L’histoire commence alors que Sam Wilson est toujours Captain America, du fait que Steve Rogers a fortement vieilli. Il se trouve en civil dans l’aéroport de Phoenix. Dans l’avion, il se retrouve entre 2 jeunes gens qui se connaissent et qui l’interpellent en le chambrant, l’un à gauche, l’autre à droite. Quelques heures auparavant, en tant que Captain America, il investissait un ancien Helicarrier du SHIELD, pour délivrer un scientifique, et affronter Crossbones (Brock Rumlow) qu’il livre par la suite à Maria Hill. Il n’obtient pas de remerciements et se fait raccompagner à la porte de manière polie mais ferme.

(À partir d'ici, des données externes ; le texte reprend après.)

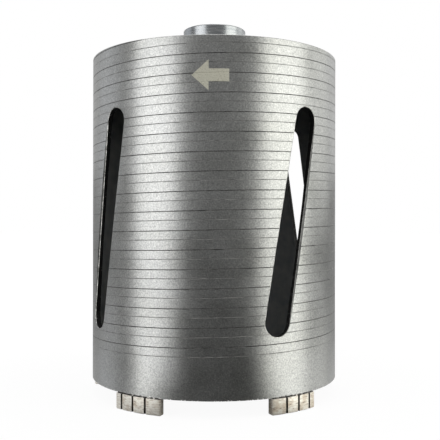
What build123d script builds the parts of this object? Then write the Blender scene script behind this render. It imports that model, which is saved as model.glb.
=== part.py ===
from build123d import *
from math import degrees
import os

# A dry diamond core bit, standing on its segments with the hub on top.
# Millimetres and degrees. The drill axis is Z, and the segments cut at z = 0.
# Angles run round Z from +X, counter-clockwise seen from the hub end.

# ---- barrel: a steel tube ----
barrel_diameter = 115.6
barrel_wall = 2.2
barrel_length = 148.5
barrel_edge = 0.35  # broken outer edge at the hub end

# ---- dust slots through the barrel, full round at both ends ----
slot_count = 4
slot_width = 11.7
slot_length = 98.0  # overall, along the slot
slot_lean = 10.3  # away from the drill axis
slot_middle = 73.3  # above the cutting rim of the barrel

# ---- end plate, welded flush into the hub end ----
plate_thickness = 6.0
plate_fit = 0.05  # clearance all round in the barrel
plate_groove = 1.4  # weld chamfer on each side of the joint
plate_bead_sink = 0.2  # the dressed bead lies this far below the rim

# ---- hub: a turned boss with a female 1/2 inch BSP thread ----
hub_diameter = 29.8
hub_height = 15.9  # above the end plate
hub_chamfer = 0.6
spigot_diameter = 25.0  # the stem that goes through the plate
spigot_fit = 0.05
spigot_reach = 1.0  # below the underside of the plate
thread_bore = 18.6  # minor diameter
thread_mouth = 21.4  # countersink, just over the major diameter
hub_bead_leg = 3.0

# ---- diamond segments, sintered with grooves staggered outside and inside ----
segment_count = 5
segment_length = 24.0  # round the outer face
segment_thickness = 3.6
segment_height = 6.7
segment_edge = 0.5  # worn chamfer along the two cutting edges
segment_corner = 0.5  # chamfer of the upright corners
first_segment = 201.2
near_pitch = 69.8  # from the first segment to the second, and the rest share what is left
groove_count = 3
groove_width = 0.9
groove_depth = 0.8
groove_pitch = 6.5
groove_shift = 1.75  # of the outer grooves from the middle of the segment

# ---- weld seam between each segment and the rim of the barrel ----
seam_gap = 0.3
seam_leg = 0.45

# ---- radii, heights and angles that follow ----
barrel_radius = barrel_diameter / 2
bore_radius = barrel_radius - barrel_wall
wall_middle = barrel_radius - barrel_wall / 2
rim = segment_height + seam_gap
barrel_top = rim + barrel_length
plate_under = barrel_top - plate_thickness
plate_radius = bore_radius - plate_fit
hub_radius = hub_diameter / 2
hub_top = barrel_top + hub_height
hub_under = plate_under - spigot_reach
spigot_radius = spigot_diameter / 2
segment_outer = wall_middle + segment_thickness / 2
segment_inner = wall_middle - segment_thickness / 2
segment_span = degrees(segment_length / segment_outer)
seam_span = segment_span - 2 * degrees(segment_corner / segment_outer)
far_pitch = (360 - near_pitch) / (segment_count - 1)


def section_plane(angle):
    """The half plane through the drill axis at an angle: x is the radius, y the height."""
    return Plane.XZ.rotated((0, 0, angle))


def wall_plane(angle, height):
    """A plane on the drill axis that faces out at an angle: x runs round the wall, y up."""
    return Plane(origin=(0, 0, height), x_dir=(0, 1, 0), z_dir=(1, 0, 0)).rotated((0, 0, angle))


os.makedirs("parts", exist_ok=True)

# ---- barrel ----
with BuildPart() as barrel:
    with BuildSketch(section_plane(0)):
        with BuildLine():
            Polyline(
                (bore_radius, rim),
                (barrel_radius, rim),
                (barrel_radius, barrel_top - barrel_edge),
                (barrel_radius - barrel_edge, barrel_top),
                (bore_radius + plate_groove, barrel_top),
                (bore_radius, barrel_top - plate_groove),
                close=True,
            )
        make_face()
    revolve(axis=Axis.Z)
    for index in range(slot_count):
        with BuildSketch(wall_plane(index * 360 / slot_count, rim + slot_middle)):
            SlotOverall(slot_length, slot_width, rotation=90 - slot_lean)
        extrude(amount=barrel_diameter, mode=Mode.SUBTRACT)
barrel.part.label = "barrel"
export_step(barrel.part, "parts/barrel.step")

# ---- end plate ----
with BuildPart() as end_plate:
    with BuildSketch(section_plane(0)):
        with BuildLine():
            Polyline(
                (spigot_radius + spigot_fit, plate_under),
                (plate_radius, plate_under),
                (plate_radius, barrel_top - plate_groove),
                (plate_radius - plate_groove, barrel_top),
                (spigot_radius + spigot_fit, barrel_top),
                close=True,
            )
        make_face()
    revolve(axis=Axis.Z)
end_plate.part.label = "end_plate"
export_step(end_plate.part, "parts/end_plate.step")

# ---- bead that fills the groove between the plate and the barrel ----
bead_rise = plate_groove - plate_bead_sink
bead_floor = barrel_top - plate_groove

with BuildPart() as plate_weld:
    with BuildSketch(section_plane(0)):
        with BuildLine():
            Polyline(
                (plate_radius, bead_floor),
                (bore_radius, bead_floor),
                (bore_radius + bead_rise, bead_floor + bead_rise),
                (plate_radius - bead_rise, bead_floor + bead_rise),
                close=True,
            )
        make_face()
    revolve(axis=Axis.Z)
plate_weld.part.label = "plate_weld"
export_step(plate_weld.part, "parts/plate_weld.step")

# ---- hub ----
mouth_depth = (thread_mouth - thread_bore) / 2

with BuildPart() as hub:
    with BuildSketch(section_plane(0)):
        with BuildLine():
            Polyline(
                (thread_bore / 2, hub_under + mouth_depth),
                (thread_mouth / 2, hub_under),
                (spigot_radius, hub_under),
                (spigot_radius, barrel_top),
                (hub_radius, barrel_top),
                (hub_radius, hub_top - hub_chamfer),
                (hub_radius - hub_chamfer, hub_top),
                (thread_mouth / 2, hub_top),
                (thread_bore / 2, hub_top - mouth_depth),
                close=True,
            )
        make_face()
    revolve(axis=Axis.Z)
hub.part.label = "hub"
export_step(hub.part, "parts/hub.step")

# ---- fillet weld round the foot of the hub ----
with BuildPart() as hub_weld:
    with BuildSketch(section_plane(0)):
        with BuildLine():
            Polyline(
                (hub_radius, barrel_top),
                (hub_radius + hub_bead_leg, barrel_top),
                (hub_radius, barrel_top + hub_bead_leg),
                close=True,
            )
        make_face()
    revolve(axis=Axis.Z)
hub_weld.part.label = "hub_weld"
export_step(hub_weld.part, "parts/hub_weld.step")

# ---- segments and their weld seams ----
for index in range(segment_count):
    angle = first_segment
    if index > 0:
        angle += near_pitch + (index - 1) * far_pitch
    turned = 1 if index % 2 else -1  # every other segment is turned end for end

    with BuildPart() as segment:
        with BuildSketch(section_plane(angle - segment_span / 2)) as block:
            with Locations((wall_middle, segment_height / 2)):
                Rectangle(segment_thickness, segment_height)
            chamfer(block.vertices().group_by(Axis.Y)[0], segment_edge)
        revolve(axis=Axis.Z, revolution_arc=segment_span)
        chamfer(segment.edges().filter_by(Axis.Z), segment_corner)
        with BuildSketch():
            for radius, side in ((segment_outer, turned), (segment_inner, -turned)):
                for step in range(groove_count):
                    run = (step - (groove_count - 1) / 2) * groove_pitch + side * groove_shift
                    with PolarLocations(radius, 1, start_angle=angle + degrees(run / radius)):
                        Rectangle(2 * groove_depth, groove_width)
        extrude(amount=segment_height, mode=Mode.SUBTRACT)
    segment.part.label = f"segment_{index + 1}"
    export_step(segment.part, f"parts/segment_{index + 1}.step")

    with BuildPart() as seam:
        with BuildSketch(section_plane(angle - seam_span / 2)):
            with BuildLine():
                Polyline(
                    (bore_radius, rim),
                    (barrel_radius, rim),
                    (barrel_radius, rim + seam_leg),
                    (barrel_radius + seam_leg, segment_height),
                    (bore_radius - seam_leg, segment_height),
                    (bore_radius, rim + seam_leg),
                    close=True,
                )
            make_face()
        revolve(axis=Axis.Z, revolution_arc=seam_span)
    seam.part.label = f"segment_weld_{index + 1}"
    export_step(seam.part, f"parts/segment_weld_{index + 1}.step")
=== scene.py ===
import math
import bpy
import numpy as np
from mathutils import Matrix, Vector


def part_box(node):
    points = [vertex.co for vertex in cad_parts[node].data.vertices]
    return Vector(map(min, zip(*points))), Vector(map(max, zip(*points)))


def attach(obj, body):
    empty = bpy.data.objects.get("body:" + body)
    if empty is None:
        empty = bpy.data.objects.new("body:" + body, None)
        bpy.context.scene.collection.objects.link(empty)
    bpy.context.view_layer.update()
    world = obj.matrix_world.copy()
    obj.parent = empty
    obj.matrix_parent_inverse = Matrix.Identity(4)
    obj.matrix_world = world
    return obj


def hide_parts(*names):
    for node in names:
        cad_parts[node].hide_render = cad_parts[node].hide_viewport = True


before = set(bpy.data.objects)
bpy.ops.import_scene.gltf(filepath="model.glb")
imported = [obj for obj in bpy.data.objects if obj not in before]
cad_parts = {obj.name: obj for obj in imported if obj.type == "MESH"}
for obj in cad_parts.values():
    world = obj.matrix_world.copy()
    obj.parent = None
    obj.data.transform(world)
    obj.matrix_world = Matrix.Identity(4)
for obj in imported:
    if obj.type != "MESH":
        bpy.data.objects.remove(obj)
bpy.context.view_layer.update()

mm = 0.001
turn = 2 * math.pi
scene = bpy.context.scene
print("frame loaded:", len(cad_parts), "nodes")


# camera

cameraPlace = {
    "distance": 0.3497,   # from the drill axis
    "height": 0.0801,     # above the floor
    "heading": -34.9,     # degrees round the axis, 0 looks along +Y
    "aside": -0.458,      # degrees that it looks past the axis
    "tilt": 0.057,
    "roll": -0.08,
    "lens": 59.1,         # mm, on a 36 mm sensor
}


def makeCamera(c):
    # stands at a distance and heading from the axis, and looks level but for its tilt
    data = bpy.data.cameras.new("productCamera")
    data.lens = c["lens"]
    data.sensor_width = 36
    data.clip_start = 0.01
    obj = bpy.data.objects.new("productCamera", data)
    heading = math.radians(c["heading"])
    obj.location = (c["distance"] * math.sin(heading), -c["distance"] * math.cos(heading), c["height"])
    obj.rotation_euler = (math.radians(90 + c["tilt"]), math.radians(c["roll"]),
                          math.radians(c["heading"] + c["aside"]))
    scene.collection.objects.link(obj)
    scene.camera = obj


makeCamera(cameraPlace)
facing = math.radians(cameraPlace["heading"] - 90)   # the angle round the axis that looks at the camera


# node and colour helpers

def linear(hexColor):
    # sRGB hex to linear RGBA
    values = [int(hexColor[i:i + 2], 16) / 255 for i in (1, 3, 5)]
    return tuple(v / 12.92 if v <= 0.04045 else ((v + 0.055) / 1.055) ** 2.4 for v in values) + (1.0,)


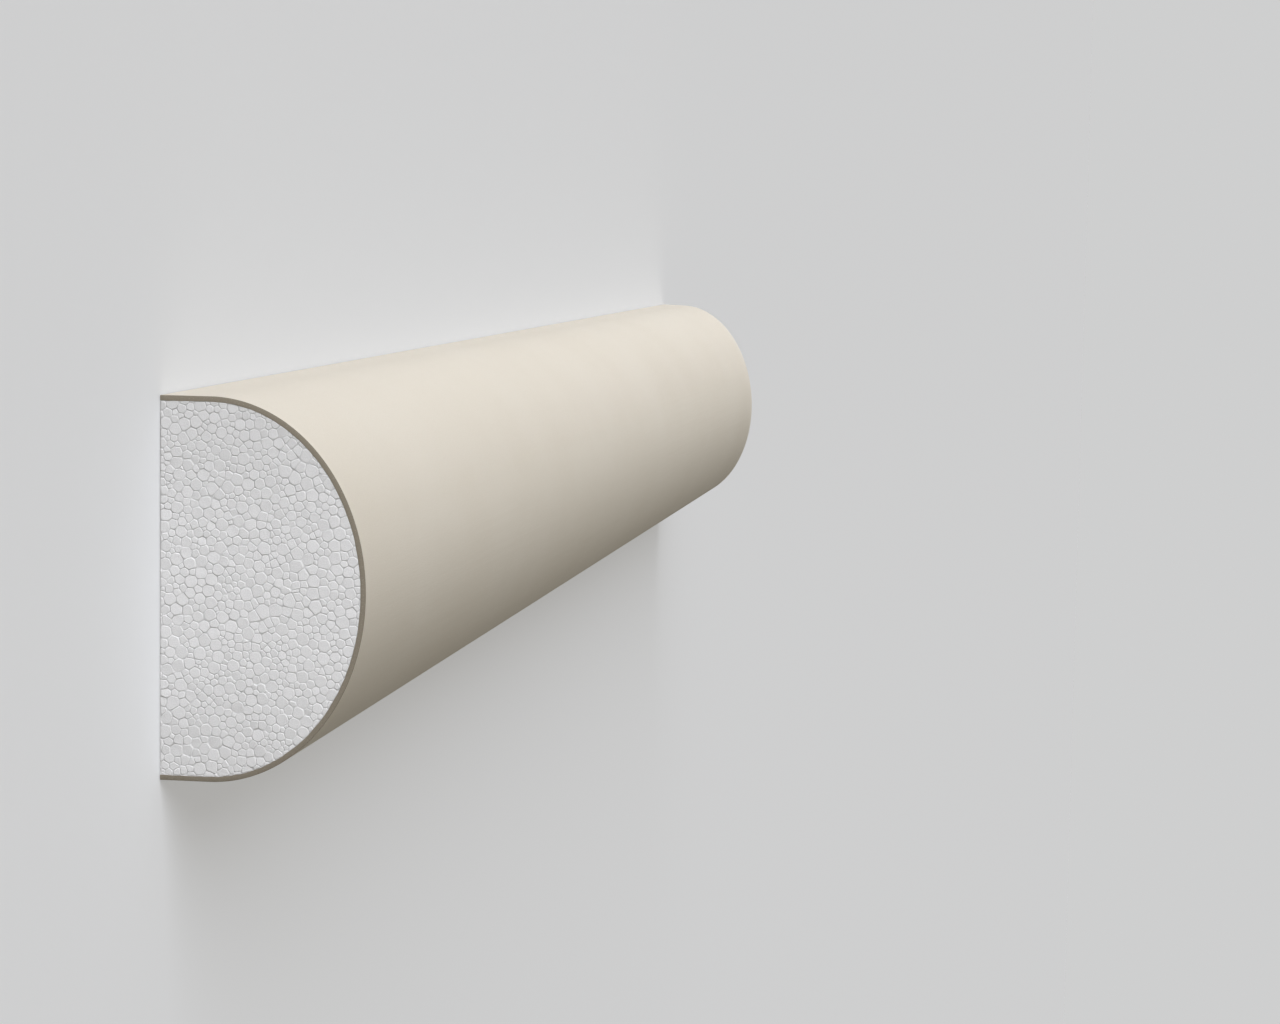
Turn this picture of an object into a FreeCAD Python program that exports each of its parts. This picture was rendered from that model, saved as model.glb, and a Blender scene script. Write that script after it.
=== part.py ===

Alors qu’il pense à la manière dont il avait imaginé sa carrière de Captain America (quelques combats contre des supercriminels, quelques missions avec les Avengers et des défilés dans des parades), il rejoint sa base d’opération à New York, où il retrouve Misty (Mercedes pour son prénom complet) Knight et Dennis Dunphy (en civil, D-Man). Il consulte rapidement ses messages vidéo d’individus requérant son aide et décide de répondre à Marian Torres qui évoque la disparition de son petit-fils Joaquin Torres près dans le désert, près de la frontière mexicaine. Il se retrouve au milieu d’un groupe de mexicains entrant clandestinement aux États-Unis.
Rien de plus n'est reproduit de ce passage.